Эта гипотеза на первый взгляд противоречит всем нашим предположениям относительно того, что люди любят живое и боятся мертвого. Кроме того, наша культура, более чем любая другая, предлагает им всевозможные развлечения и удовольствия. Но вероятно, следует спросить, не являются ли наши развлечения и удовольствия чем?то совершенно иным, нежели радость и любовь к жизни.

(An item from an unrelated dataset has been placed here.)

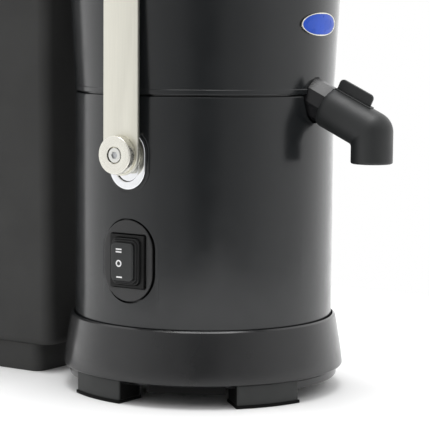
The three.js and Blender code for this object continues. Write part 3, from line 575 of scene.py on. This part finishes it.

Чтобы найти ответ на этот вопрос, я должен еще раз вернуться к своему анализу ориентирования на живое и мертвое. Жизнь является структурированным ростом и по своей сути не может быть строго контролируема и предопределяема. В жизненной сфере можно оказывать влияние на других только посредством присущих жизни сил, таких, как любовь, побуждение или пример. Жизнь может быть пережита только в ее индивидуальных проявлениях — в одном — единственном человеке, или в одной птице, или в одном цветке. Не существует жизни «масс», нет абстрактной жизни. Наша установка на жизнь становится все более механической. Наша основная цель состоит в том, чтобы производить вещи, и в ходе этого поклонения вещам мы превращаем самих себя в предметы потребления. С людьми обращаются, как с номерами. Речь идет не о том, хорошо ли обращаются с ними и хорошо ли кормят их (с вещами тоже можно обращаться хорошо), а о том, являются ли люди вещами или живыми существами. Люди находят больше удовольствия в механических аппаратах, чем в живых существах. Встреча с другими людьми происходит на интеллектуально — абстрактном уровне. Ими интересуются как объектами, их общими качествами, статистическими законами массового поведения, а не отдельными живыми существами. Все это идет рука об руку с постоянно возрастающей бюрократизацией. В гигантских центрах производства, в гигантских городах, в гигантских странах людьми управляют, как вещами; люди и те, кто ими управляет, превратили себя в вещи и подчиняются законам вещей. Но человек не создан вещью, он гибнет, если становится вещью, и, прежде чем это случится, он впадает в отчаяние и хочет уничтожить жизнь.